▸ TO BE DONE:
Everything in the listing should be restated word for word.

══════

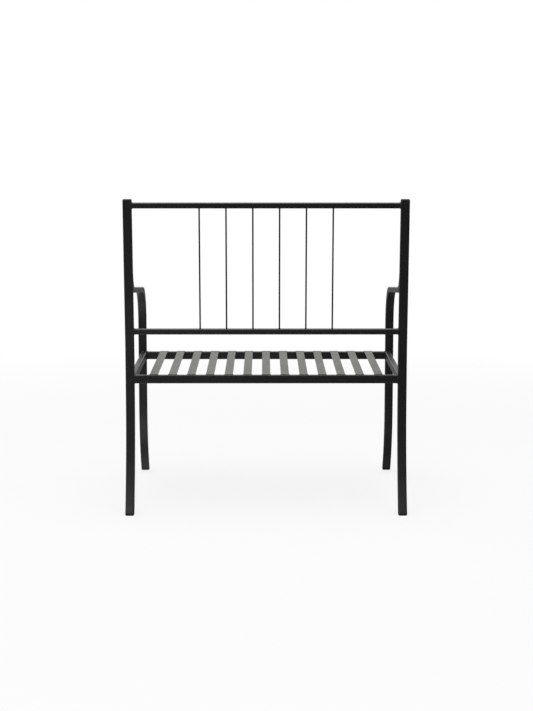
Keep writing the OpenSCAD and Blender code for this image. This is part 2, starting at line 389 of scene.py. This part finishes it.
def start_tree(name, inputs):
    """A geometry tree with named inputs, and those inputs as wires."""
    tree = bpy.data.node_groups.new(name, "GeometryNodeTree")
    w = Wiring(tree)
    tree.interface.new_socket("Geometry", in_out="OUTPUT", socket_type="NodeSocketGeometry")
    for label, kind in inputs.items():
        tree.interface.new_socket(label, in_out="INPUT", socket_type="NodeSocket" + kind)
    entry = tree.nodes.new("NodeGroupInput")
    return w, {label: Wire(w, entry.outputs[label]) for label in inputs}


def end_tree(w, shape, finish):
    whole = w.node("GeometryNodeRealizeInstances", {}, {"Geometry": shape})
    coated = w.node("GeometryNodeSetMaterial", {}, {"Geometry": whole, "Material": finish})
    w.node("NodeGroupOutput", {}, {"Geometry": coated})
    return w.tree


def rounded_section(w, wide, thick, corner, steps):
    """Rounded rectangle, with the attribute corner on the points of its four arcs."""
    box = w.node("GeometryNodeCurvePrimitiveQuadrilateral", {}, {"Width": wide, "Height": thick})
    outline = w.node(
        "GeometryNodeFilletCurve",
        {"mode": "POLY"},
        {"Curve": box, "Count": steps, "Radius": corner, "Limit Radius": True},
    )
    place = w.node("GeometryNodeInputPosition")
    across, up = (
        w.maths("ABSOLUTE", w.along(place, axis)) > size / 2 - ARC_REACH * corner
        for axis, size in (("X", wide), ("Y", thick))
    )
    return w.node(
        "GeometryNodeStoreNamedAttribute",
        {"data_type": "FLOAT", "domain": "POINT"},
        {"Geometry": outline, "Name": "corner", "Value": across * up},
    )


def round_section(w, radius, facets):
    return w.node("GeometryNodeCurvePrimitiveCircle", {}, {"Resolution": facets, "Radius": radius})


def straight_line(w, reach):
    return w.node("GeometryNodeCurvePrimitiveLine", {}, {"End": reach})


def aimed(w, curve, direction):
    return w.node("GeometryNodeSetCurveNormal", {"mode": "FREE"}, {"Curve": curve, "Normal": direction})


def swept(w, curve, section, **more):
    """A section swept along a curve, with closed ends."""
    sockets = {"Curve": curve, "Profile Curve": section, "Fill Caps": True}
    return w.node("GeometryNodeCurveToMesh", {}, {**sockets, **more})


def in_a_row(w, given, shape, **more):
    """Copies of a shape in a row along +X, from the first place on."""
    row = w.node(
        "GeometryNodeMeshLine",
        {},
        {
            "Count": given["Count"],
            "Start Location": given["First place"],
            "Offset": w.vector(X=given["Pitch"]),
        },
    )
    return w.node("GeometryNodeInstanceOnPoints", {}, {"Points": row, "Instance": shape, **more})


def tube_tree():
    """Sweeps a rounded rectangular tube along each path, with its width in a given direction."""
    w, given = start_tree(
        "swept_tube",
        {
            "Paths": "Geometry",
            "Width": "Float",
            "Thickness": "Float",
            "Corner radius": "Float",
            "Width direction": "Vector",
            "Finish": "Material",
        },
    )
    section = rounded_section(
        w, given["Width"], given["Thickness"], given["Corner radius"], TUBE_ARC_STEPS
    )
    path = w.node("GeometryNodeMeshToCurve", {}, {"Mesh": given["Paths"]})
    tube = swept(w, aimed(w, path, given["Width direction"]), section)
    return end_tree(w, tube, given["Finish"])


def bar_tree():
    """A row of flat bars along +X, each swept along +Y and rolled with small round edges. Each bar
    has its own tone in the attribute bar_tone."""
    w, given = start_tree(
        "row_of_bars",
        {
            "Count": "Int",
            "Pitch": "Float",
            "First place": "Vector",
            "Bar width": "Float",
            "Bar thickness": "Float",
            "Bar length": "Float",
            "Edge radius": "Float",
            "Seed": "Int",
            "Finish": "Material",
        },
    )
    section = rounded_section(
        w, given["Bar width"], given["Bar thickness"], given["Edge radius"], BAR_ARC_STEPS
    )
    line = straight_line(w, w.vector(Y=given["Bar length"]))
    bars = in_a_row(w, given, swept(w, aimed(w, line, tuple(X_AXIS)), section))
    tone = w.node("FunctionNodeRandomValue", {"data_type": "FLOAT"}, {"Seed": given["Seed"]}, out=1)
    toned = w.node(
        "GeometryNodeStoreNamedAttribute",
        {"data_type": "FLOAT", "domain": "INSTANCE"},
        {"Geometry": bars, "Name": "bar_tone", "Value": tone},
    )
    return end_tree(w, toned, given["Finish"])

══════

▸ TASK RESPONSE:
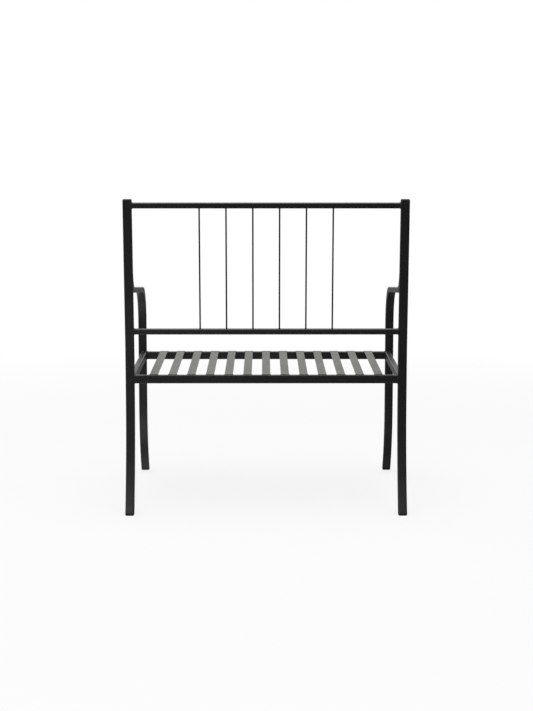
Keep writing the OpenSCAD and Blender code for this image. This is part 2, starting at line 389 of scene.py. This part finishes it.
def start_tree(name, inputs):
    """A geometry tree with named inputs, and those inputs as wires."""
    tree = bpy.data.node_groups.new(name, "GeometryNodeTree")
    w = Wiring(tree)
    tree.interface.new_socket("Geometry", in_out="OUTPUT", socket_type="NodeSocketGeometry")
    for label, kind in inputs.items():
        tree.interface.new_socket(label, in_out="INPUT", socket_type="NodeSocket" + kind)
    entry = tree.nodes.new("NodeGroupInput")
    return w, {label: Wire(w, entry.outputs[label]) for label in inputs}


def end_tree(w, shape, finish):
    whole = w.node("GeometryNodeRealizeInstances", {}, {"Geometry": shape})
    coated = w.node("GeometryNodeSetMaterial", {}, {"Geometry": whole, "Material": finish})
    w.node("NodeGroupOutput", {}, {"Geometry": coated})
    return w.tree


def rounded_section(w, wide, thick, corner, steps):
    """Rounded rectangle, with the attribute corner on the points of its four arcs."""
    box = w.node("GeometryNodeCurvePrimitiveQuadrilateral", {}, {"Width": wide, "Height": thick})
    outline = w.node(
        "GeometryNodeFilletCurve",
        {"mode": "POLY"},
        {"Curve": box, "Count": steps, "Radius": corner, "Limit Radius": True},
    )
    place = w.node("GeometryNodeInputPosition")
    across, up = (
        w.maths("ABSOLUTE", w.along(place, axis)) > size / 2 - ARC_REACH * corner
        for axis, size in (("X", wide), ("Y", thick))
    )
    return w.node(
        "GeometryNodeStoreNamedAttribute",
        {"data_type": "FLOAT", "domain": "POINT"},
        {"Geometry": outline, "Name": "corner", "Value": across * up},
    )


def round_section(w, radius, facets):
    return w.node("GeometryNodeCurvePrimitiveCircle", {}, {"Resolution": facets, "Radius": radius})


def straight_line(w, reach):
    return w.node("GeometryNodeCurvePrimitiveLine", {}, {"End": reach})


def aimed(w, curve, direction):
    return w.node("GeometryNodeSetCurveNormal", {"mode": "FREE"}, {"Curve": curve, "Normal": direction})


def swept(w, curve, section, **more):
    """A section swept along a curve, with closed ends."""
    sockets = {"Curve": curve, "Profile Curve": section, "Fill Caps": True}
    return w.node("GeometryNodeCurveToMesh", {}, {**sockets, **more})


def in_a_row(w, given, shape, **more):
    """Copies of a shape in a row along +X, from the first place on."""
    row = w.node(
        "GeometryNodeMeshLine",
        {},
        {
            "Count": given["Count"],
            "Start Location": given["First place"],
            "Offset": w.vector(X=given["Pitch"]),
        },
    )
    return w.node("GeometryNodeInstanceOnPoints", {}, {"Points": row, "Instance": shape, **more})


def tube_tree():
    """Sweeps a rounded rectangular tube along each path, with its width in a given direction."""
    w, given = start_tree(
        "swept_tube",
        {
            "Paths": "Geometry",
            "Width": "Float",
            "Thickness": "Float",
            "Corner radius": "Float",
            "Width direction": "Vector",
            "Finish": "Material",
        },
    )
    section = rounded_section(
        w, given["Width"], given["Thickness"], given["Corner radius"], TUBE_ARC_STEPS
    )
    path = w.node("GeometryNodeMeshToCurve", {}, {"Mesh": given["Paths"]})
    tube = swept(w, aimed(w, path, given["Width direction"]), section)
    return end_tree(w, tube, given["Finish"])


def bar_tree():
    """A row of flat bars along +X, each swept along +Y and rolled with small round edges. Each bar
    has its own tone in the attribute bar_tone."""
    w, given = start_tree(
        "row_of_bars",
        {
            "Count": "Int",
            "Pitch": "Float",
            "First place": "Vector",
            "Bar width": "Float",
            "Bar thickness": "Float",
            "Bar length": "Float",
            "Edge radius": "Float",
            "Seed": "Int",
            "Finish": "Material",
        },
    )
    section = rounded_section(
        w, given["Bar width"], given["Bar thickness"], given["Edge radius"], BAR_ARC_STEPS
    )
    line = straight_line(w, w.vector(Y=given["Bar length"]))
    bars = in_a_row(w, given, swept(w, aimed(w, line, tuple(X_AXIS)), section))
    tone = w.node("FunctionNodeRandomValue", {"data_type": "FLOAT"}, {"Seed": given["Seed"]}, out=1)
    toned = w.node(
        "GeometryNodeStoreNamedAttribute",
        {"data_type": "FLOAT", "domain": "INSTANCE"},
        {"Geometry": bars, "Name": "bar_tone", "Value": tone},
    )
    return end_tree(w, toned, given["Finish"])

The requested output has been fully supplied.